Module 13: Creating a Facebook Clone
This lesson is where the server model becomes recognizably social. Notifications are the obvious missing piece, but the more interesting work is the introduction of two server-only concepts: a materialized newsfeed entity and the shadow-user model behind “people you may know.”
The notification entity is straightforward and intentionally mirrors the client model closely. That makes sense because notifications are already being rendered on the device and mostly need a clean transport path plus some server-side persistence.
The Newsfeed entity is the more ambitious idea. Instead of treating the feed as a fresh query over posts every time, the lesson frames it as something that can be assembled, ranked, stored, and served as its own dataset. That is a stronger design for a real social product because feed ordering is not just raw chronology. It is the result of ranking rules, personalization, and the need for some consistency over time.
Even in this simplified implementation, that architectural move is important. It gives the backend a place to evolve ranking logic without forcing every client request to recompute the whole feed from scratch.

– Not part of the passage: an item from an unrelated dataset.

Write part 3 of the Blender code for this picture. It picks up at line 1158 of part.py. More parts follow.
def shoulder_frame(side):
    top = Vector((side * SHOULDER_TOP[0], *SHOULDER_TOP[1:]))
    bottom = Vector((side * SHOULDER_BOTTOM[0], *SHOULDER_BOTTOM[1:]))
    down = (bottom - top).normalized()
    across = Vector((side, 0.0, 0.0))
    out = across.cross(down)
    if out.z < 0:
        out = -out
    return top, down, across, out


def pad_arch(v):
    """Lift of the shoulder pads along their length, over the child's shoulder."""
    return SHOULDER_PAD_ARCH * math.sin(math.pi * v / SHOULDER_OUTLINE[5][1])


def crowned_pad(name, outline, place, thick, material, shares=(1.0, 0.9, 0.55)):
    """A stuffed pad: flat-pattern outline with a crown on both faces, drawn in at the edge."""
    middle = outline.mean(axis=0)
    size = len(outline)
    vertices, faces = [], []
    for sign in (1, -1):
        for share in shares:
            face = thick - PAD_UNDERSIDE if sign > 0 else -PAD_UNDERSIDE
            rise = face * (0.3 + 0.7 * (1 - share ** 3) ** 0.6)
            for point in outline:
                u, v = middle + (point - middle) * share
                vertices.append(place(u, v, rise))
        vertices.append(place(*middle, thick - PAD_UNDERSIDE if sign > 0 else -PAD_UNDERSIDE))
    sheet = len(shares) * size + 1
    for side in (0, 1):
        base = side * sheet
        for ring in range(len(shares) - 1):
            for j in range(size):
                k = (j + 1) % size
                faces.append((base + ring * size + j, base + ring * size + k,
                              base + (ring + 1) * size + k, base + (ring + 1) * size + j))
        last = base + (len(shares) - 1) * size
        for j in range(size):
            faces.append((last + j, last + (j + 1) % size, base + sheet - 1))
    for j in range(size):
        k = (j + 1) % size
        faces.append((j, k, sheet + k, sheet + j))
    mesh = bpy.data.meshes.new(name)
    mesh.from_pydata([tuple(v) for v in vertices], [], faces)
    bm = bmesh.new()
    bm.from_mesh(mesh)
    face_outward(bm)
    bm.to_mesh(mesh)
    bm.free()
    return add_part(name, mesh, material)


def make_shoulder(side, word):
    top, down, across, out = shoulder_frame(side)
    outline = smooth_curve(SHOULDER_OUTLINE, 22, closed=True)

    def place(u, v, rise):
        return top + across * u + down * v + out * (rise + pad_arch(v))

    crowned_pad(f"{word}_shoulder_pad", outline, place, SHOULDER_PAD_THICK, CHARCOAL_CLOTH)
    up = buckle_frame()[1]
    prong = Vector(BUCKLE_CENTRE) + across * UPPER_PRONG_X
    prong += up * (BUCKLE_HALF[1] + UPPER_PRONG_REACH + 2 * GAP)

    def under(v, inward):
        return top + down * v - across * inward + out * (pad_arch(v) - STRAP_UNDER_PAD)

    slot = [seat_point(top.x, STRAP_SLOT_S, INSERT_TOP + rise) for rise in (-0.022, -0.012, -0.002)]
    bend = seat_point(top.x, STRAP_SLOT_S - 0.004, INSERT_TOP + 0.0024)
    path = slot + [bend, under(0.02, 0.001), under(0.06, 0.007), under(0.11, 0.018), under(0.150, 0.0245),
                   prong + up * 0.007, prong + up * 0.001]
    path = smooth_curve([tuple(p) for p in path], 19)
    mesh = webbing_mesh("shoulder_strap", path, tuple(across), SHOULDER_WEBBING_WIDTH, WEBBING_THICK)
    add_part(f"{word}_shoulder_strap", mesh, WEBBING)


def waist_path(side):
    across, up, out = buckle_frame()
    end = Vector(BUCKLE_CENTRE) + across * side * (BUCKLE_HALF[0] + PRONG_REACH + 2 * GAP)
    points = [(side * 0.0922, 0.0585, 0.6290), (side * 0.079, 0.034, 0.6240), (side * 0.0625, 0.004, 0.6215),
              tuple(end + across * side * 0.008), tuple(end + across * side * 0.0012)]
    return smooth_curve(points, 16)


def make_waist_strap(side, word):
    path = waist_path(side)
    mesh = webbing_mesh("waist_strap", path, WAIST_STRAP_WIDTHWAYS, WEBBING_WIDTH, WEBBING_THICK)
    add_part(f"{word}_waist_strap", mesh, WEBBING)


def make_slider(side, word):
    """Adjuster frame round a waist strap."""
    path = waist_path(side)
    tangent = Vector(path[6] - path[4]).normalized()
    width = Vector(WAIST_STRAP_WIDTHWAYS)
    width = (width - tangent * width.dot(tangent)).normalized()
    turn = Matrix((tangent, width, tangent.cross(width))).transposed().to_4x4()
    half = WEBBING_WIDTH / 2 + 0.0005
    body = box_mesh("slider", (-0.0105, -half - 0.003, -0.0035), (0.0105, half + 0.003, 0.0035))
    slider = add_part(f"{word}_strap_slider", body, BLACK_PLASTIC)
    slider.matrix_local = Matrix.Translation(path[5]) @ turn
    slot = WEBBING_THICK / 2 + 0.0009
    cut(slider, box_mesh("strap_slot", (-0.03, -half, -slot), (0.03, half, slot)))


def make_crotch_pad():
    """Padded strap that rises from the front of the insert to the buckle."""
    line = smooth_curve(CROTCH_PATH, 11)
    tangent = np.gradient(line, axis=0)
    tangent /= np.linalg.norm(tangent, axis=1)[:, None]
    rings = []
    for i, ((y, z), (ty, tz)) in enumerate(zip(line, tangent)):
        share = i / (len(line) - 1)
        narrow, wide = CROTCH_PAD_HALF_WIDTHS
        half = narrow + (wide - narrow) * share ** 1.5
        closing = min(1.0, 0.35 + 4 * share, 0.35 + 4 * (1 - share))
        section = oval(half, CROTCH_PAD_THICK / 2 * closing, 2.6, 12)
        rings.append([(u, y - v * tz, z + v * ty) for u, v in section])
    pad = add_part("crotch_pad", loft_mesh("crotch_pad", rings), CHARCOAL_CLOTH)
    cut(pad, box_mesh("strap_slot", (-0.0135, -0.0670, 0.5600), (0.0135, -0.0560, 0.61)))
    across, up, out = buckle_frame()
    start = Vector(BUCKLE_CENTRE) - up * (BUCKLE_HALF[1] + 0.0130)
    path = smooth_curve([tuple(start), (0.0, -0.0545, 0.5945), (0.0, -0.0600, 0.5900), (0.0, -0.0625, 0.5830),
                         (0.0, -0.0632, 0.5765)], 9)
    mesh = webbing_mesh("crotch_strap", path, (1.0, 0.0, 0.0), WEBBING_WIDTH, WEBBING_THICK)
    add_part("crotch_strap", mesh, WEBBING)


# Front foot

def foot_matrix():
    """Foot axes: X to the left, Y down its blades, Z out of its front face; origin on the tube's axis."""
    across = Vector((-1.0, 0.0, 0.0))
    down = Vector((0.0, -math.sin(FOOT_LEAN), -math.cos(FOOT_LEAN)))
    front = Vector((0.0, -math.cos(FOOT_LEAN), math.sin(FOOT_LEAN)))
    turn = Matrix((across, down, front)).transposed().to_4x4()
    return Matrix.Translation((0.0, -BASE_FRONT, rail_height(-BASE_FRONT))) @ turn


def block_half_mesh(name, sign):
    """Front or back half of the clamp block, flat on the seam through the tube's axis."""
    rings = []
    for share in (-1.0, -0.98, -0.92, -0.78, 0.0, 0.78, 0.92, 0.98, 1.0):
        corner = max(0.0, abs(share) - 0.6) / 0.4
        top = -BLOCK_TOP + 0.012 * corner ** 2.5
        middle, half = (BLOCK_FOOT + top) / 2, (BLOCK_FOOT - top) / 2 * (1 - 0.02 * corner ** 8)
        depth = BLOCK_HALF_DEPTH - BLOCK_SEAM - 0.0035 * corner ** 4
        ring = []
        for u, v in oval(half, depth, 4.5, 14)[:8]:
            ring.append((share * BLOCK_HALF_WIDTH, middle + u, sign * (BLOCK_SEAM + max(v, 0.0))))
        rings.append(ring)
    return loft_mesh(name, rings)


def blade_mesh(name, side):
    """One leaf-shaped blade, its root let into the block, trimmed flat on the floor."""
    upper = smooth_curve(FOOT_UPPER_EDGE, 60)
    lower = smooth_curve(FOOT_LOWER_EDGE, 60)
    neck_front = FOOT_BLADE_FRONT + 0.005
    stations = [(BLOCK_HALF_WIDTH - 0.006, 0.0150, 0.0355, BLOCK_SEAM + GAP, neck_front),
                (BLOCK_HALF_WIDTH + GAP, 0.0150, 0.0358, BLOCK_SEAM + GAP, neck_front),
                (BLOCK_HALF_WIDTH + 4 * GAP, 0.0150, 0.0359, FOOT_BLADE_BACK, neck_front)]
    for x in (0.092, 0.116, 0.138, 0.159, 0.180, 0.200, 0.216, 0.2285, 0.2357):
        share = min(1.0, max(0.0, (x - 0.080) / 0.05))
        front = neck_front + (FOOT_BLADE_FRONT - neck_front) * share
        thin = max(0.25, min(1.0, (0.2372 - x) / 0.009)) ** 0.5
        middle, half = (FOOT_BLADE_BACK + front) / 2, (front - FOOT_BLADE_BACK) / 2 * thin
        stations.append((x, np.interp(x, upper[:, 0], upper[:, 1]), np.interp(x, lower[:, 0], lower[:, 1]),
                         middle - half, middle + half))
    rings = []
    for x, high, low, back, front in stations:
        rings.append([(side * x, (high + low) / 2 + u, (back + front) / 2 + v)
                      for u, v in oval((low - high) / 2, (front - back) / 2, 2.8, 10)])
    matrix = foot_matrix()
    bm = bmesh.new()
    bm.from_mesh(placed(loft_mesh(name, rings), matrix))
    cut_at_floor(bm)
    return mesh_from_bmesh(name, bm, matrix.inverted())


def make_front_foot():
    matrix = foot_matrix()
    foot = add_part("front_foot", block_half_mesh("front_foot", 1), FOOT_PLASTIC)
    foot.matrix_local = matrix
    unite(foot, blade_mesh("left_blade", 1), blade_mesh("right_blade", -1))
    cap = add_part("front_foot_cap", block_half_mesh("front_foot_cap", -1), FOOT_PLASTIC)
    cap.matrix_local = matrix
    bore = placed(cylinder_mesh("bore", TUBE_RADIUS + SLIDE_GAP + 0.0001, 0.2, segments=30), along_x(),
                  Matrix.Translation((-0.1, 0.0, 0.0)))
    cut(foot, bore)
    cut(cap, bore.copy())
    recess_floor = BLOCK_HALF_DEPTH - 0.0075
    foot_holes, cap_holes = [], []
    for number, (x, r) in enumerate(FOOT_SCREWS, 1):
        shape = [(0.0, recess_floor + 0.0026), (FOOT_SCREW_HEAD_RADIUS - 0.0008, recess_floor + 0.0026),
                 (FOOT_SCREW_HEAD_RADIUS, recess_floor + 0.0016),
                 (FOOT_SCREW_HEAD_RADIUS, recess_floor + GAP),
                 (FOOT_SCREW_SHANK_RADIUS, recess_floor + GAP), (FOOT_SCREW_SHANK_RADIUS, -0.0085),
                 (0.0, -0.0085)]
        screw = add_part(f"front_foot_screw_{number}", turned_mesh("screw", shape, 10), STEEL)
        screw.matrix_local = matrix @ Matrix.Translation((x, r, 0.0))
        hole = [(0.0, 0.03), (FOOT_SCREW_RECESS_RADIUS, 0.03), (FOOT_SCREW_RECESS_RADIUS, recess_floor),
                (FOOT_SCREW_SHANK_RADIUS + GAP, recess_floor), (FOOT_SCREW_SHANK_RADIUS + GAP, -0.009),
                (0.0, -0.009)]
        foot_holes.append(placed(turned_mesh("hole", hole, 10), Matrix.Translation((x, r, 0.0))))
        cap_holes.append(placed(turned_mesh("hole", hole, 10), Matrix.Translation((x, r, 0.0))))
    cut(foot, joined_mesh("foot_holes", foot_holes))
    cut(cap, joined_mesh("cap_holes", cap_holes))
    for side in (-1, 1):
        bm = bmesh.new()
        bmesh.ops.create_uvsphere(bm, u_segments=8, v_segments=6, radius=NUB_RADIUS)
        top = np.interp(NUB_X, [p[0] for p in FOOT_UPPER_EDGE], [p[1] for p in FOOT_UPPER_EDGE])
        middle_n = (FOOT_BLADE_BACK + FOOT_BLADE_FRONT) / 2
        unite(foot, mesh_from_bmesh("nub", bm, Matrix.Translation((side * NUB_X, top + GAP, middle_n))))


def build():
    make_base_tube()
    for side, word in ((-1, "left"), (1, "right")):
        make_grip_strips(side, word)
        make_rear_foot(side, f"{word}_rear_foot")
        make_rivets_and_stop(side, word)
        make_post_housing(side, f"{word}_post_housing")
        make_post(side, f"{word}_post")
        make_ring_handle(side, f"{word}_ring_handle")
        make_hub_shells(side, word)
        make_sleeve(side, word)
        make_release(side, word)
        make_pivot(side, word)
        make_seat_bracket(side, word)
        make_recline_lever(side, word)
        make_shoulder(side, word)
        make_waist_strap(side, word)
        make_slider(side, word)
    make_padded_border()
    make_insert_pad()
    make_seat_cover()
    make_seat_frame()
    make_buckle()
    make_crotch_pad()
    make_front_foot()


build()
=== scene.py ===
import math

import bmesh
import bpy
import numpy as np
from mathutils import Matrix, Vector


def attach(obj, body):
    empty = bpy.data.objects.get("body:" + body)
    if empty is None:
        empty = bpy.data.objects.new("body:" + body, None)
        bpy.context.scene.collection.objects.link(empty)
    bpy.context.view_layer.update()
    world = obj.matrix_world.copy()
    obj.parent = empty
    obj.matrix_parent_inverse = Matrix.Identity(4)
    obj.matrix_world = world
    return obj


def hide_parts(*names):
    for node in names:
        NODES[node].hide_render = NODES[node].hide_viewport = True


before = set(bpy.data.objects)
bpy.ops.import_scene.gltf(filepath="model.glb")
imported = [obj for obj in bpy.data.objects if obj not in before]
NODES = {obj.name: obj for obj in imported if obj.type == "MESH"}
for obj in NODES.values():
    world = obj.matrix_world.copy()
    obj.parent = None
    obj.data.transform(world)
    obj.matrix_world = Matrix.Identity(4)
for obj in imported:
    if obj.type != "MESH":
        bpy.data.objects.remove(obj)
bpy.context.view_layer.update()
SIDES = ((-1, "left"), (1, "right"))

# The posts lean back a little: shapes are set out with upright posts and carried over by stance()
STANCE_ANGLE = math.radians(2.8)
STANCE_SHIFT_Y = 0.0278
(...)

The ShadowUser entity is the most revealing social-graph concept in the module. It models information the system knows about people who may not yet be full users, typically because someone uploaded contacts or other identifying data. That is what allows the app to make friend suggestions with more context than the visible user table alone would provide.
Even though the implementation here is intentionally simplified, the lesson is useful because it makes an often invisible product mechanism explicit. Suggestions in social apps do not come from magic. They come from graph-building work and stored relationship hints, and that requires its own model.